“For the first time ever, a gallon of regular gas now costs $5 on average nationwide,” reported CNN on January 11. “Gas prices have been rising steadily for the last eight weeks, and this latest milestone marks the 15th straight day that the AAA reading has hit a record price, and the 32nd time in the last 33 days.” Around “10% of stations across the nation are charging more than $5.75 a gallon.”
The average price for gasoline could be around $6 later this summer, notes Tom Kloza, global head of energy analysis for the Oil Price Information Service. “Anything goes from June 20 to Labor Day,” Kloza he said, due to growing demand for gas as people hit the road for long-planned vacations. “Come hell or high gas prices, people are going to take vacations.” The highest statewide average is in California, where the average is at least $6.43 a gallon. In one California county, gas prices are closer to $10.

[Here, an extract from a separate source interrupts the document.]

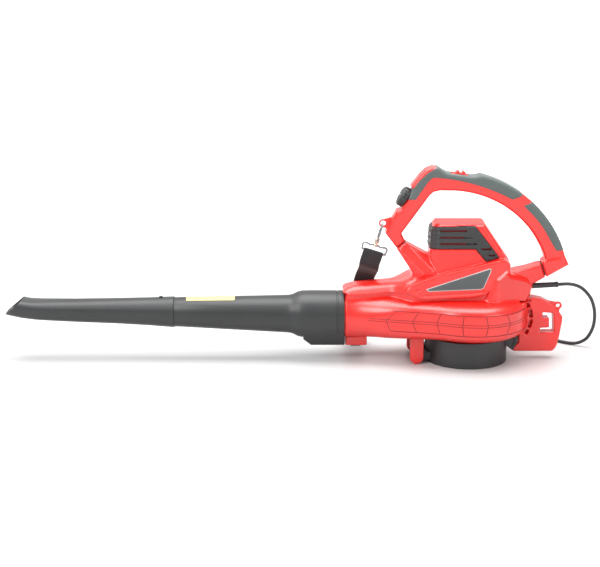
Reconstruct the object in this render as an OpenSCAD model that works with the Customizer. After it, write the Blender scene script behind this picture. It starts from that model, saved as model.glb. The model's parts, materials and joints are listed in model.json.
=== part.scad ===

CNN says that there are “signs that people are starting to cut back on their driving in the face of the higher prices, but it’s still a modest decline. The number of gallons pumped at stations in the last week of May was down about 5% from the same week a year ago.”
The Biden administration caused gas prices to rise even faster by taking actions to cut oil production, making oil more scarce. On taking office, Biden issued a slew of executive actions suspending oil and gas leases, as CNBC reported in January 2021.
Earlier this year, Biden celebrated the high gas prices Americans now face as part of an “incredible transition” away from fossil fuels. A recent poll found that a majority of Americans — including most independents — think the Biden administration has intentionally taken actions that increase gas prices, in order to push Americans away from using fossil fuels.
The public has become become angry over high gas prices, and Biden’s approval ratings have fallen in the polls. In response, Biden has belatedly taken steps to distance himself from rising gas prices, such as releasing gas from the Strategic Petroleum Reserve. But As the Daily Caller reported, gas prices rose after every release of oil from the strategic oil reserve. That means the releases achieved nothing except leaving less in the reserve to cope with any future emergency.
As the Heritage Foundation observes, Biden earlier took many steps to reduce the supply of oil, which will keep oil prices high:
At first, Mr. Biden patted himself on the back for his plans to restrict oil and natural gas-based energy. Now that gasoline prices are really taking off, however, he denies that he has slowed domestic oil drilling.
But he has…..On Mr. Biden’s first day in office, he issued an executive order directing the Secretary of the Interior to put a …. moratorium on the Coastal Plain Oil and Gas Leasing Program. That program directs the Bureau of Land Management to lease certain lands in Alaska for oil and gas extraction.
A few days later, he issued another order “pausing” oil and gas leases on all public lands and waters.
According to the Bureau, Alaska’s Coastal Plain is “some of the most highly prospective land on Alaska’s North Slope.” It contains billions of barrels of oil and trillions of cubic feet of natural gas. It is a king’s ransom of energy wealth, and the law requires that the administration make it available for extraction….The result: Mr. Biden has unlawfully trapped much of America’s vast energy reserves behind a wall of bureaucratic red tape, leaving them unavailable now that the country needs them.
Biden may release some more oil from the Strategic Petroleum Reserve to make it look like he is trying to do something about gas prices. But the reserve is so tiny that it contains far less than a month’s worth of oil, too little to affect gas prices for long (a week ago, it had about 500 million barrels of oil in it).
It’s just too small to affect gas prices for even a few months, because Democrats blocked refilling and expanding the Strategic Petroleum Reserve in 2020, when oil was cheap enough to do that at little expense. In March 2020, President Trump proposed adding oil to the Strategic Petroleum Reserve when oil cost only $14 per barrel, but Democrats blocked him from doing that. Now, oil is more expensive, over $120 per barrel. Not buying oil back in 2020 cost the U.S. government the opportunity to make tens of billions of dollars reselling the oil today for at a profit of around $90 per barrel. That could have reduced the national debt, and had a modest effect on gas prices, too.
If Congress had authorized the purchase of several hundred million barrels of oil for $14 back in 2020, the federal government could sell that oil today for over $120 per barrel, making tens of billions of dollars in profits.
But the oil reserve is nowhere near full, and no effort was made to expand its capacity when oil was cheap. The Strategic Petroleum Reserve was already at its lowest level in 20 years, even before Biden’s most recent release of oil from the reserve. Critics have argued that Biden’s prior releases of oil were illegal under the 1975 Energy Policy and Conservation Act, because they weren’t in response to an emergency.